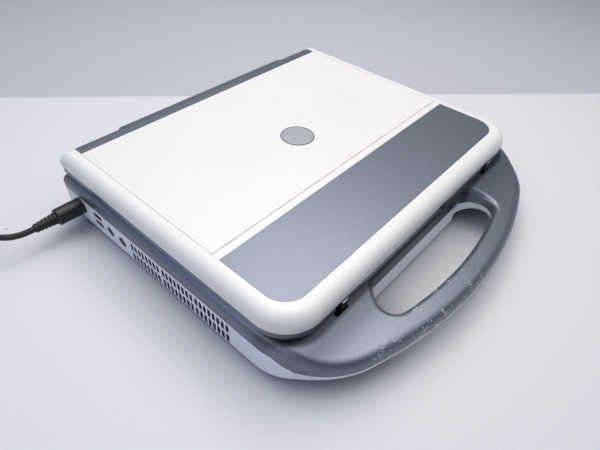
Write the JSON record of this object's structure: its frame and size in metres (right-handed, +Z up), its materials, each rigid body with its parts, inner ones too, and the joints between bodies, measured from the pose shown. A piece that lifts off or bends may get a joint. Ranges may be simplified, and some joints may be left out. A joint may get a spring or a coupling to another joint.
{
  "type": "laptop computer with carrying handle",
  "caption": "Closed clamshell laptop computer: white lid with grey inlaid panels, slate base running into a carrying handle, side vents and sockets, power lead and adapter.",
  "frame": {"origin": "centre of the closed computer's footprint, on the surface that the feet stand on, without the lead and adapter", "axes": "+X to the user's right, +Y from the handle to the hinge, +Z up"},
  "size_m": [0.577, 0.476, 0.0677],
  "materials": {
    "lid_white": "semi-gloss",
    "case_white": "satin",
    "slate_paint": "satin metallic",
    "silver_paint": "satin",
    "dark_plastic": "matte",
    "black_gloss": "semi-gloss",
    "black_rubber": "satin",
    "steel": "satin",
    "dark_steel": "satin",
    "aluminium": "satin",
    "circuit_board": "satin",
    "key_plastic": "satin",
    "pad_plastic": "satin",
    "light_lens": "clear",
    "screen": "gloss"
  },
  "bodies": {
    "base": {"base_lower_case": "case_white", "base_upper_case": "slate_paint", "battery_cover": "case_white", "battery_pack": "dark_plastic", "hard_drive": "aluminium", "rubber_feet": "black_rubber", "case_screws": "steel", "main_board": "circuit_board", "board_screws": "steel", "processor": "dark_plastic", "heat_sink": "aluminium", "fan_housing": "dark_plastic", "memory_module": "circuit_board", "clock_battery": "steel", "speaker_left": "dark_plastic", "speaker_right": "dark_plastic", "dc_jack": "dark_plastic", "usb_sockets": "steel", "round_socket_front": "dark_plastic", "round_socket_rear": "dark_plastic", "hinge_bracket_right": "dark_steel", "hinge_bracket_left": "dark_steel", "latch_strikes": "steel", "status_lights": "light_lens", "keyboard_plate": "dark_steel", "touchpad": "pad_plastic", "lead_plug": "black_gloss", "lead_strain_relief": "black_rubber", "lead_cord": "black_rubber", "lead_coil": "black_rubber", "adapter_strain_relief": "black_rubber", "lead_tail": "black_rubber", "adapter_inlet": "dark_plastic", "power_adapter": "black_gloss"},
    "lid": {"lid_frame": "lid_white", "lid_centre_panel": "lid_white", "lid_front_panel": "slate_paint", "lid_rear_strip": "slate_paint", "badge_disc": "silver_paint", "lid_bezel": "slate_paint", "display_panel": "screen", "hinge_arm_right": "dark_steel", "hinge_arm_left": "dark_steel", "lid_screws": "steel", "lid_bumpers": "black_rubber"},
    "latch": {"latch_bar": "steel", "latch_hook_left": "dark_steel", "latch_hook_right": "dark_steel", "latch_knob": "dark_plastic"},
    "fan_rotor": {"fan_rotor": "dark_plastic"},
    "keys_modifier_row": {"keys_modifier_row": "key_plastic"},
    "key_space_bar": {"key_space_bar": "key_plastic"},
    "keys_lower_row": {"keys_lower_row": "key_plastic"},
    "keys_home_row": {"keys_home_row": "key_plastic"},
    "keys_upper_row": {"keys_upper_row": "key_plastic"},
    "keys_number_row": {"keys_number_row": "key_plastic"},
    "keys_function_row": {"keys_function_row": "key_plastic"},
    "touchpad_button_left": {"touchpad_button_left": "pad_plastic"},
    "touchpad_button_right": {"touchpad_button_right": "pad_plastic"},
    "power_button": {"power_button": "silver_paint"}
  },
  "joints": [
    {"name": "lid_hinge", "type": "hinge", "parent": "base", "child": "lid", "pos_m": [0, 0.163, 0.057], "axis": [-1, 0, 0], "range_deg": [0, 130]},
    {"name": "latch_slide", "type": "slide", "parent": "lid", "child": "latch", "axis": [-1, 0, 0], "range_m": [0, 0.0045]},
    {"name": "fan_spin", "type": "hinge", "parent": "base", "child": "fan_rotor", "pos_m": [-0.142, -0.0175, 0.02], "axis": [0, 0, 1], "continuous": true},
    {"name": "keys_modifier_row_press", "type": "slide", "parent": "base", "child": "keys_modifier_row", "axis": [0, 0, 1], "range_m": [-0.0022, 0], "stiffness_N_per_m": 1750, "springref_m": 0.0008},
    {"name": "key_space_bar_press", "type": "slide", "parent": "base", "child": "key_space_bar", "axis": [0, 0, 1], "range_m": [-0.0022, 0], "stiffness_N_per_m": 250, "springref_m": 0.0008},
    {"name": "keys_lower_row_press", "type": "slide", "parent": "base", "child": "keys_lower_row", "axis": [0, 0, 1], "range_m": [-0.0022, 0], "stiffness_N_per_m": 3000, "springref_m": 0.0008},
    {"name": "keys_home_row_press", "type": "slide", "parent": "base", "child": "keys_home_row", "axis": [0, 0, 1], "range_m": [-0.0022, 0], "stiffness_N_per_m": 3250, "springref_m": 0.0008},
    {"name": "keys_upper_row_press", "type": "slide", "parent": "base", "child": "keys_upper_row", "axis": [0, 0, 1], "range_m": [-0.0022, 0], "stiffness_N_per_m": 3500, "springref_m": 0.0008},
    {"name": "keys_number_row_press", "type": "slide", "parent": "base", "child": "keys_number_row", "axis": [0, 0, 1], "range_m": [-0.0022, 0], "stiffness_N_per_m": 3500, "springref_m": 0.0008},
    {"name": "keys_function_row_press", "type": "slide", "parent": "base", "child": "keys_function_row", "axis": [0, 0, 1], "range_m": [-0.0022, 0], "stiffness_N_per_m": 3750, "springref_m": 0.0008},
    {"name": "touchpad_button_left_press", "type": "slide", "parent": "base", "child": "touchpad_button_left", "axis": [0, 0, 1], "range_m": [-0.0007, 0], "stiffness_N_per_m": 1200, "springref_m": 0.0004},
    {"name": "touchpad_button_right_press", "type": "slide", "parent": "base", "child": "touchpad_button_right", "axis": [0, 0, 1], "range_m": [-0.0007, 0], "stiffness_N_per_m": 1200, "springref_m": 0.0004},
    {"name": "power_button_press", "type": "slide", "parent": "base", "child": "power_button", "axis": [0, 0, 1], "range_m": [-0.0007, 0], "stiffness_N_per_m": 1200, "springref_m": 0.0004}
  ]
}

### Problem details
Give back each line above precisely as it stands.

### Result
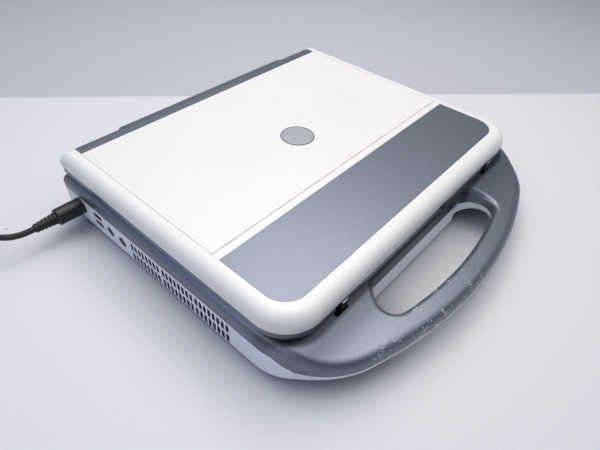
Write the JSON record of this object's structure: its frame and size in metres (right-handed, +Z up), its materials, each rigid body with its parts, inner ones too, and the joints between bodies, measured from the pose shown. A piece that lifts off or bends may get a joint. Ranges may be simplified, and some joints may be left out. A joint may get a spring or a coupling to another joint.
{
  "type": "laptop computer with carrying handle",
  "caption": "Closed clamshell laptop computer: white lid with grey inlaid panels, slate base running into a carrying handle, side vents and sockets, power lead and adapter.",
  "frame": {"origin": "centre of the closed computer's footprint, on the surface that the feet stand on, without the lead and adapter", "axes": "+X to the user's right, +Y from the handle to the hinge, +Z up"},
  "size_m": [0.577, 0.476, 0.0677],
  "materials": {
    "lid_white": "semi-gloss",
    "case_white": "satin",
    "slate_paint": "satin metallic",
    "silver_paint": "satin",
    "dark_plastic": "matte",
    "black_gloss": "semi-gloss",
    "black_rubber": "satin",
    "steel": "satin",
    "dark_steel": "satin",
    "aluminium": "satin",
    "circuit_board": "satin",
    "key_plastic": "satin",
    "pad_plastic": "satin",
    "light_lens": "clear",
    "screen": "gloss"
  },
  "bodies": {
    "base": {"base_lower_case": "case_white", "base_upper_case": "slate_paint", "battery_cover": "case_white", "battery_pack": "dark_plastic", "hard_drive": "aluminium", "rubber_feet": "black_rubber", "case_screws": "steel", "main_board": "circuit_board", "board_screws": "steel", "processor": "dark_plastic", "heat_sink": "aluminium", "fan_housing": "dark_plastic", "memory_module": "circuit_board", "clock_battery": "steel", "speaker_left": "dark_plastic", "speaker_right": "dark_plastic", "dc_jack": "dark_plastic", "usb_sockets": "steel", "round_socket_front": "dark_plastic", "round_socket_rear": "dark_plastic", "hinge_bracket_right": "dark_steel", "hinge_bracket_left": "dark_steel", "latch_strikes": "steel", "status_lights": "light_lens", "keyboard_plate": "dark_steel", "touchpad": "pad_plastic", "lead_plug": "black_gloss", "lead_strain_relief": "black_rubber", "lead_cord": "black_rubber", "lead_coil": "black_rubber", "adapter_strain_relief": "black_rubber", "lead_tail": "black_rubber", "adapter_inlet": "dark_plastic", "power_adapter": "black_gloss"},
    "lid": {"lid_frame": "lid_white", "lid_centre_panel": "lid_white", "lid_front_panel": "slate_paint", "lid_rear_strip": "slate_paint", "badge_disc": "silver_paint", "lid_bezel": "slate_paint", "display_panel": "screen", "hinge_arm_right": "dark_steel", "hinge_arm_left": "dark_steel", "lid_screws": "steel", "lid_bumpers": "black_rubber"},
    "latch": {"latch_bar": "steel", "latch_hook_left": "dark_steel", "latch_hook_right": "dark_steel", "latch_knob": "dark_plastic"},
    "fan_rotor": {"fan_rotor": "dark_plastic"},
    "keys_modifier_row": {"keys_modifier_row": "key_plastic"},
    "key_space_bar": {"key_space_bar": "key_plastic"},
    "keys_lower_row": {"keys_lower_row": "key_plastic"},
    "keys_home_row": {"keys_home_row": "key_plastic"},
    "keys_upper_row": {"keys_upper_row": "key_plastic"},
    "keys_number_row": {"keys_number_row": "key_plastic"},
    "keys_function_row": {"keys_function_row": "key_plastic"},
    "touchpad_button_left": {"touchpad_button_left": "pad_plastic"},
    "touchpad_button_right": {"touchpad_button_right": "pad_plastic"},
    "power_button": {"power_button": "silver_paint"}
  },
  "joints": [
    {"name": "lid_hinge", "type": "hinge", "parent": "base", "child": "lid", "pos_m": [0, 0.163, 0.057], "axis": [-1, 0, 0], "range_deg": [0, 130]},
    {"name": "latch_slide", "type": "slide", "parent": "lid", "child": "latch", "axis": [-1, 0, 0], "range_m": [0, 0.0045]},
    {"name": "fan_spin", "type": "hinge", "parent": "base", "child": "fan_rotor", "pos_m": [-0.142, -0.0175, 0.02], "axis": [0, 0, 1], "continuous": true},
    {"name": "keys_modifier_row_press", "type": "slide", "parent": "base", "child": "keys_modifier_row", "axis": [0, 0, 1], "range_m": [-0.0022, 0], "stiffness_N_per_m": 1750, "springref_m": 0.0008},
    {"name": "key_space_bar_press", "type": "slide", "parent": "base", "child": "key_space_bar", "axis": [0, 0, 1], "range_m": [-0.0022, 0], "stiffness_N_per_m": 250, "springref_m": 0.0008},
    {"name": "keys_lower_row_press", "type": "slide", "parent": "base", "child": "keys_lower_row", "axis": [0, 0, 1], "range_m": [-0.0022, 0], "stiffness_N_per_m": 3000, "springref_m": 0.0008},
    {"name": "keys_home_row_press", "type": "slide", "parent": "base", "child": "keys_home_row", "axis": [0, 0, 1], "range_m": [-0.0022, 0], "stiffness_N_per_m": 3250, "springref_m": 0.0008},
    {"name": "keys_upper_row_press", "type": "slide", "parent": "base", "child": "keys_upper_row", "axis": [0, 0, 1], "range_m": [-0.0022, 0], "stiffness_N_per_m": 3500, "springref_m": 0.0008},
    {"name": "keys_number_row_press", "type": "slide", "parent": "base", "child": "keys_number_row", "axis": [0, 0, 1], "range_m": [-0.0022, 0], "stiffness_N_per_m": 3500, "springref_m": 0.0008},
    {"name": "keys_function_row_press", "type": "slide", "parent": "base", "child": "keys_function_row", "axis": [0, 0, 1], "range_m": [-0.0022, 0], "stiffness_N_per_m": 3750, "springref_m": 0.0008},
    {"name": "touchpad_button_left_press", "type": "slide", "parent": "base", "child": "touchpad_button_left", "axis": [0, 0, 1], "range_m": [-0.0007, 0], "stiffness_N_per_m": 1200, "springref_m": 0.0004},
    {"name": "touchpad_button_right_press", "type": "slide", "parent": "base", "child": "touchpad_button_right", "axis": [0, 0, 1], "range_m": [-0.0007, 0], "stiffness_N_per_m": 1200, "springref_m": 0.0004},
    {"name": "power_button_press", "type": "slide", "parent": "base", "child": "power_button", "axis": [0, 0, 1], "range_m": [-0.0007, 0], "stiffness_N_per_m": 1200, "springref_m": 0.0004}
  ]
}